▶ [Dataset content]
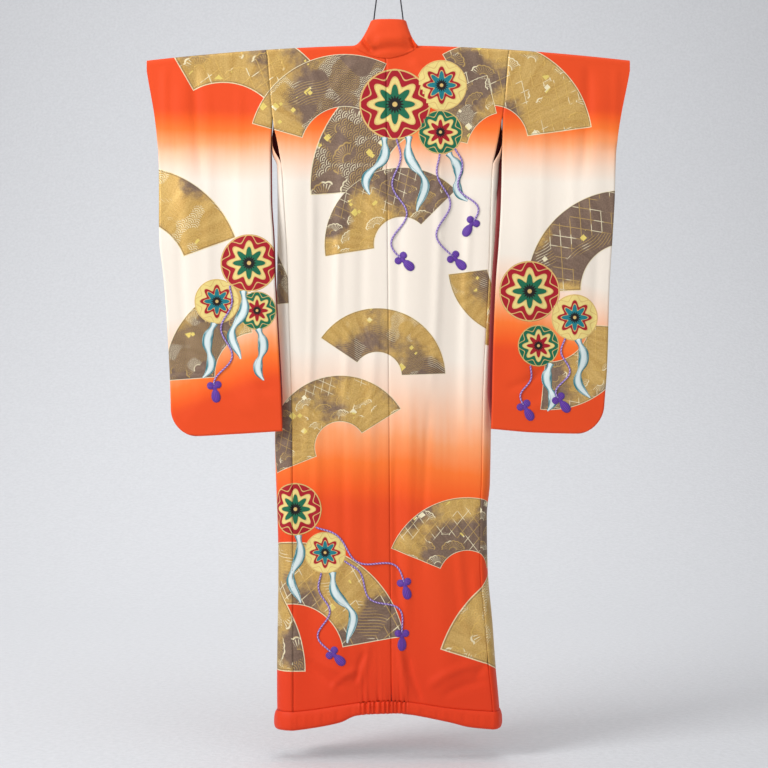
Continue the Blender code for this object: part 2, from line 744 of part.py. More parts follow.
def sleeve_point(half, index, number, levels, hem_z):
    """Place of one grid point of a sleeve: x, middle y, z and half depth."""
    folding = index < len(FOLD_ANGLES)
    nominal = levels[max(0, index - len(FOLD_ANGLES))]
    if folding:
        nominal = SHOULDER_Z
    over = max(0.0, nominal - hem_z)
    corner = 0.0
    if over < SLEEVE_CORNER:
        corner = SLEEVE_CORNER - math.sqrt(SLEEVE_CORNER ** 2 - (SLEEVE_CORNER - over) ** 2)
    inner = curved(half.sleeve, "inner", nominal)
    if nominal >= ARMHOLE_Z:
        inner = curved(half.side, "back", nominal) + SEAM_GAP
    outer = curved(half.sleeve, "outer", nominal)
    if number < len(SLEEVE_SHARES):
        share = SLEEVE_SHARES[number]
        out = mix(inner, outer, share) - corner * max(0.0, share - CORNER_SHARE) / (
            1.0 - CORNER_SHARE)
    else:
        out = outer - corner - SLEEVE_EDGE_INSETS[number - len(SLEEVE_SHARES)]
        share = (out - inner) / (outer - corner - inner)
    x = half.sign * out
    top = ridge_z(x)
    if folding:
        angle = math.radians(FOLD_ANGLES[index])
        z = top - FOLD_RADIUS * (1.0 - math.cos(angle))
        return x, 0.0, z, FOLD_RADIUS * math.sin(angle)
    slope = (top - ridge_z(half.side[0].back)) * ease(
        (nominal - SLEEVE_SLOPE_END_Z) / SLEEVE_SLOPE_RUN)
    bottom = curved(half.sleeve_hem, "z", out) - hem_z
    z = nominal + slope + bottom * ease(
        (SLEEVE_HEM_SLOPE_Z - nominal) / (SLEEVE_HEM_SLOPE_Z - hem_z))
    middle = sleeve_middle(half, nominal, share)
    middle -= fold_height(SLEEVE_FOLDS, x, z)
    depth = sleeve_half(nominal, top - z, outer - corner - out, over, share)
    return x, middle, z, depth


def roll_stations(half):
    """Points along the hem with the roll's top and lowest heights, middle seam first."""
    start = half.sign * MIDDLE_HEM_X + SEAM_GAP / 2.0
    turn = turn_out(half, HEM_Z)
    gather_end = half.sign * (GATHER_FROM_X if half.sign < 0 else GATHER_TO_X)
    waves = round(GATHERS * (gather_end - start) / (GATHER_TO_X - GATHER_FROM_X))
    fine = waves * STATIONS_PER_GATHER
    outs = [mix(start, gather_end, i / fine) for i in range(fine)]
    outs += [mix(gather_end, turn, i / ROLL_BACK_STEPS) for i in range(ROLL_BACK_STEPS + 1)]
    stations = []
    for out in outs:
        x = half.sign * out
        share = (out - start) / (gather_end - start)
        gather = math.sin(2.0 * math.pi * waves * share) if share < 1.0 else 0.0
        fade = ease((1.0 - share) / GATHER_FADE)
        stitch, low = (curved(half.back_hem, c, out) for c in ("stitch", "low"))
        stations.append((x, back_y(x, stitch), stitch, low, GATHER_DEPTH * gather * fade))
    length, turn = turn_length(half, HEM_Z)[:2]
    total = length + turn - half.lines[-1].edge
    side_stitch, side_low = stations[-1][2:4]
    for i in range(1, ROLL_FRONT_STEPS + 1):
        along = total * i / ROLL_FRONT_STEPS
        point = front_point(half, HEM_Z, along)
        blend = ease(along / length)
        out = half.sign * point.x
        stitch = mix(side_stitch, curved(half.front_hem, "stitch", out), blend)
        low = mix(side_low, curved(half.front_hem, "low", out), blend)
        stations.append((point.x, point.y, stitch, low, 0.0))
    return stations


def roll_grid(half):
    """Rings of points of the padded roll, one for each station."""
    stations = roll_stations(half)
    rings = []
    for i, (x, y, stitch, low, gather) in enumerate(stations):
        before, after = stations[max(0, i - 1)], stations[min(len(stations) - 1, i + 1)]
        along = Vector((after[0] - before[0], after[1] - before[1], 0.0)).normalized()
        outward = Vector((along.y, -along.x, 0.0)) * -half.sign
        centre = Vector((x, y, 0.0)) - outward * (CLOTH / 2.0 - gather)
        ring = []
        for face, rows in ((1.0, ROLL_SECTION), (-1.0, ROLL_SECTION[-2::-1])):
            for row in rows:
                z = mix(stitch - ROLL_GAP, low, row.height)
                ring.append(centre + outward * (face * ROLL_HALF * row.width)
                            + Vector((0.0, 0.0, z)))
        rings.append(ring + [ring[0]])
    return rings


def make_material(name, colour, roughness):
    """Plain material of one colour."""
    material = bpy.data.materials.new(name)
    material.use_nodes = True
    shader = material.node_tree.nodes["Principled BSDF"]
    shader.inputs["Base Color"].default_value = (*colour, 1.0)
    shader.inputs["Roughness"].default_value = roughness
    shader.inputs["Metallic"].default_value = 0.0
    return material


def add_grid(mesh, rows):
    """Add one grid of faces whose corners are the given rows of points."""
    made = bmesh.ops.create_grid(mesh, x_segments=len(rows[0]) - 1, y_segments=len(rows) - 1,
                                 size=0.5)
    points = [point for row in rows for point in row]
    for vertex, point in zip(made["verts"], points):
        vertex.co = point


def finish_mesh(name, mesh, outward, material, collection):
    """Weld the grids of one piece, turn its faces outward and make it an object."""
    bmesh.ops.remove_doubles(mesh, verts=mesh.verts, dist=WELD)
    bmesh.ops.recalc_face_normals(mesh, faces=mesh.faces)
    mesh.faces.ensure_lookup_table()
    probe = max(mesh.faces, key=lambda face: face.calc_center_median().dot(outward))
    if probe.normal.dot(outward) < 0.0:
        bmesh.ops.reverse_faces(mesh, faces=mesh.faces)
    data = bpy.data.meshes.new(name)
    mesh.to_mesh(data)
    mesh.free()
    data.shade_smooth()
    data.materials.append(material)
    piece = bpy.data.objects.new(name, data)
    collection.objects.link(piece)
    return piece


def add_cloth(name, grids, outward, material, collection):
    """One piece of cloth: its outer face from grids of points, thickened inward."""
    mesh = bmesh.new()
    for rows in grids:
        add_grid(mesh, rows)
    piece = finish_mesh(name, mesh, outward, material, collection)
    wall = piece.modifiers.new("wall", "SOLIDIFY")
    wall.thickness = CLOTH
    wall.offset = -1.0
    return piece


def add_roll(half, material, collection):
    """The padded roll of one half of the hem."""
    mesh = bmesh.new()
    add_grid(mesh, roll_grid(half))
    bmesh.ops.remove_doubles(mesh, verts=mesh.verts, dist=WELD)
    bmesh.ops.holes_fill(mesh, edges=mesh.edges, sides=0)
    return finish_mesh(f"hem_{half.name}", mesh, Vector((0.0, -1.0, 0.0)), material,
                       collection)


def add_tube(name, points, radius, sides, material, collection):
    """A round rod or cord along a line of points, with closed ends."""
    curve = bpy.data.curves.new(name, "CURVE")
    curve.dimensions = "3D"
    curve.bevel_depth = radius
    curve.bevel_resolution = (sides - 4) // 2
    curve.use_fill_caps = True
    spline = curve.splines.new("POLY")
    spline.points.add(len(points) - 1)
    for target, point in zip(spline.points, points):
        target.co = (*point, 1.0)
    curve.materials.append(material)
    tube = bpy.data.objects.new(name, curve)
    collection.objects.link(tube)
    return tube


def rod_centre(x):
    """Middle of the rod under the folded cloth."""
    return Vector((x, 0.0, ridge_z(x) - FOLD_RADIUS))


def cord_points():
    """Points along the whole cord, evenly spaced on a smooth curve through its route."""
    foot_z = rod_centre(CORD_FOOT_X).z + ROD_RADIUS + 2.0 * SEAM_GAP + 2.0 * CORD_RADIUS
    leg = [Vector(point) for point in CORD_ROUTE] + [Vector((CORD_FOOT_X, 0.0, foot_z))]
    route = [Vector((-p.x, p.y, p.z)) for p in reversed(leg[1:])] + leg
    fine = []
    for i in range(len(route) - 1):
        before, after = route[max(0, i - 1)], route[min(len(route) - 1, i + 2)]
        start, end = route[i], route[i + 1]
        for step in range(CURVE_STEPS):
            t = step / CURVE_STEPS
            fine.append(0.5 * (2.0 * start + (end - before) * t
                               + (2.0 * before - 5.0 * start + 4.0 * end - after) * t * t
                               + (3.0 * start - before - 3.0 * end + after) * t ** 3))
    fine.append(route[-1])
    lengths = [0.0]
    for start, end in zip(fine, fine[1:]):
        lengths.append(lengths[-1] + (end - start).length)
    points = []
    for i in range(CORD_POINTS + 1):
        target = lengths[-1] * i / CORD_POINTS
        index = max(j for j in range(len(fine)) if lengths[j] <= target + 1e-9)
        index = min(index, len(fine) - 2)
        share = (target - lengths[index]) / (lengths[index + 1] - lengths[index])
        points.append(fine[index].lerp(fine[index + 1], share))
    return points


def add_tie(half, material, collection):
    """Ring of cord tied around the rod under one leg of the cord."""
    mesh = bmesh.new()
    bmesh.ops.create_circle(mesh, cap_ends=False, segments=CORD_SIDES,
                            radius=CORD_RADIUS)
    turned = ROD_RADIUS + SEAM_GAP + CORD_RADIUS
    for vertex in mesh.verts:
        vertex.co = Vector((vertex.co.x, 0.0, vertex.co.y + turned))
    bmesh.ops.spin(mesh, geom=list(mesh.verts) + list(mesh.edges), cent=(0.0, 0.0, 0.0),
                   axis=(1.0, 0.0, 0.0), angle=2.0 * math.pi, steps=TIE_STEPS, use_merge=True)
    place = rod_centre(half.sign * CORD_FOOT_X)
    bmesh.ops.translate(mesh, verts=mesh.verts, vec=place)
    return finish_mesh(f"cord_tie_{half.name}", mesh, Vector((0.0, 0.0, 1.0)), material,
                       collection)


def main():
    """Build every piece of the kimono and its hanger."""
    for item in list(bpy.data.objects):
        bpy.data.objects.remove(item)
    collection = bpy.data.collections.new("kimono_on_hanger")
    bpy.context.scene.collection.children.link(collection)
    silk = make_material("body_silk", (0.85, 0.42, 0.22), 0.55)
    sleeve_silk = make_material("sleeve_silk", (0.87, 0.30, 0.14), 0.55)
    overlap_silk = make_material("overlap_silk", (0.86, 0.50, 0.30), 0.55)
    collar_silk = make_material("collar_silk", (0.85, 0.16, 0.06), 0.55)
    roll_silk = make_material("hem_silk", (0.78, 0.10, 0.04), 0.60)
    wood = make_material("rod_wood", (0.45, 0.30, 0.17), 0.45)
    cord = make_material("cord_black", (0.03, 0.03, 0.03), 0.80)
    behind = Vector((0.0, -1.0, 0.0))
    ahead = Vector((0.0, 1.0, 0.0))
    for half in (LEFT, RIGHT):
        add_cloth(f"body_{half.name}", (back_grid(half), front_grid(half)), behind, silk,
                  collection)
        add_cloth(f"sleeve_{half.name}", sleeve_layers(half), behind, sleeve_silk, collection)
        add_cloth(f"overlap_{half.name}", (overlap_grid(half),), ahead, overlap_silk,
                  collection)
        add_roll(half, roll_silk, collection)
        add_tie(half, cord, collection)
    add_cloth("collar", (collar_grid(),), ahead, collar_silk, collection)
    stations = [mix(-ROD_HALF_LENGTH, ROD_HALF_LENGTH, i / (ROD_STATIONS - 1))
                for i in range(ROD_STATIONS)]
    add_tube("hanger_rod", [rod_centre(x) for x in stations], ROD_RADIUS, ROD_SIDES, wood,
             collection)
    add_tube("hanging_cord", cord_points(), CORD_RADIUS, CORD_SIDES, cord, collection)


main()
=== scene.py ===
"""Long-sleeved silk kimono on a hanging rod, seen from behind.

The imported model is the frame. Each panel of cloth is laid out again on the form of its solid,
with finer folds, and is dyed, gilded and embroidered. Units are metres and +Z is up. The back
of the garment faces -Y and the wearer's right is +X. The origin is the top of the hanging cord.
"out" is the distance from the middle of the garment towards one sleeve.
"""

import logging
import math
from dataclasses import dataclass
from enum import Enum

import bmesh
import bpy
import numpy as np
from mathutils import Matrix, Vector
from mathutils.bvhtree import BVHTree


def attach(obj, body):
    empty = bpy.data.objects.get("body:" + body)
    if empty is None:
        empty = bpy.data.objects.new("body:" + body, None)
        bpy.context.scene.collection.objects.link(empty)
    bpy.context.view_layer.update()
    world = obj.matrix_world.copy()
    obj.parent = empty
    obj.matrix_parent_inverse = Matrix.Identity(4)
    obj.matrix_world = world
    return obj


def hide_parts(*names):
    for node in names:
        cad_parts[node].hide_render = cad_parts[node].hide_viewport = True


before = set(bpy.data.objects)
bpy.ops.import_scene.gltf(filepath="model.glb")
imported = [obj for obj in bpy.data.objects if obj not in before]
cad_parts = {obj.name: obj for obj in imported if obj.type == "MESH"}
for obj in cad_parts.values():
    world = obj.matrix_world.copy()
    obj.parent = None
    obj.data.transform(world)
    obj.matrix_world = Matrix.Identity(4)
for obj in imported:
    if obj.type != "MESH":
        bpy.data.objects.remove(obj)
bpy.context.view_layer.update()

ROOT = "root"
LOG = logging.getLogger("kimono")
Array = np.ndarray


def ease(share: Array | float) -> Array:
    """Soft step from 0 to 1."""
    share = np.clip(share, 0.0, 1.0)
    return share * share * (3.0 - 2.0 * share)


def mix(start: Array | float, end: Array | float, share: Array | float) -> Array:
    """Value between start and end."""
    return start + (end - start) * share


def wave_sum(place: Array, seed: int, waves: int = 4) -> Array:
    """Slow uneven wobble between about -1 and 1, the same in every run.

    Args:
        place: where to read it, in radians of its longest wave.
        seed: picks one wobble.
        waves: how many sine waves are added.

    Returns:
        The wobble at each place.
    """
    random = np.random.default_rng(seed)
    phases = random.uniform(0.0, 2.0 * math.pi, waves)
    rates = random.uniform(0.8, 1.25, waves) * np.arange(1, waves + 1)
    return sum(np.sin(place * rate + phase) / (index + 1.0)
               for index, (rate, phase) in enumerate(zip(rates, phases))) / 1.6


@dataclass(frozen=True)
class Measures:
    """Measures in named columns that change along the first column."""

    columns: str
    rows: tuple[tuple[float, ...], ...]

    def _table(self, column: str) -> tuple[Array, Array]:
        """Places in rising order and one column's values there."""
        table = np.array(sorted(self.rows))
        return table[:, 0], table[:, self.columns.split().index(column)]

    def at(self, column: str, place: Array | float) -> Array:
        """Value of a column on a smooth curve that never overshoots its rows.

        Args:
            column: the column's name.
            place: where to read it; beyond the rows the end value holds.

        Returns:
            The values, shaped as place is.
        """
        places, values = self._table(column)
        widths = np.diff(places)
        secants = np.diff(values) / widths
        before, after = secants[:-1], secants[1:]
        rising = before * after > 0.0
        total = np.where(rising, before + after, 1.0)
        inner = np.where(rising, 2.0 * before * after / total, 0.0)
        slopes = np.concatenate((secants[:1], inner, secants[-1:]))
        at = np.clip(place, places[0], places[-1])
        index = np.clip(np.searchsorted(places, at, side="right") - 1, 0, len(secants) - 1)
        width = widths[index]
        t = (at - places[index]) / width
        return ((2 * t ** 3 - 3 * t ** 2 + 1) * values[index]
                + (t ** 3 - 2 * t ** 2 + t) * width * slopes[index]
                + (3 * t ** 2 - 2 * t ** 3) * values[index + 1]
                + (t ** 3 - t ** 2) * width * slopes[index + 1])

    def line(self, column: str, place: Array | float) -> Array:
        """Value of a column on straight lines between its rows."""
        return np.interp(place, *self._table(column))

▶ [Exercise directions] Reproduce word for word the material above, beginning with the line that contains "ahead, collar_silk, collection)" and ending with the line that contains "seen from behind.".

▶ [Task output]
    add_cloth("collar", (collar_grid(),), ahead, collar_silk, collection)
    stations = [mix(-ROD_HALF_LENGTH, ROD_HALF_LENGTH, i / (ROD_STATIONS - 1))
                for i in range(ROD_STATIONS)]
    add_tube("hanger_rod", [rod_centre(x) for x in stations], ROD_RADIUS, ROD_SIDES, wood,
             collection)
    add_tube("hanging_cord", cord_points(), CORD_RADIUS, CORD_SIDES, cord, collection)


main()
=== scene.py ===
"""Long-sleeved silk kimono on a hanging rod, seen from behind.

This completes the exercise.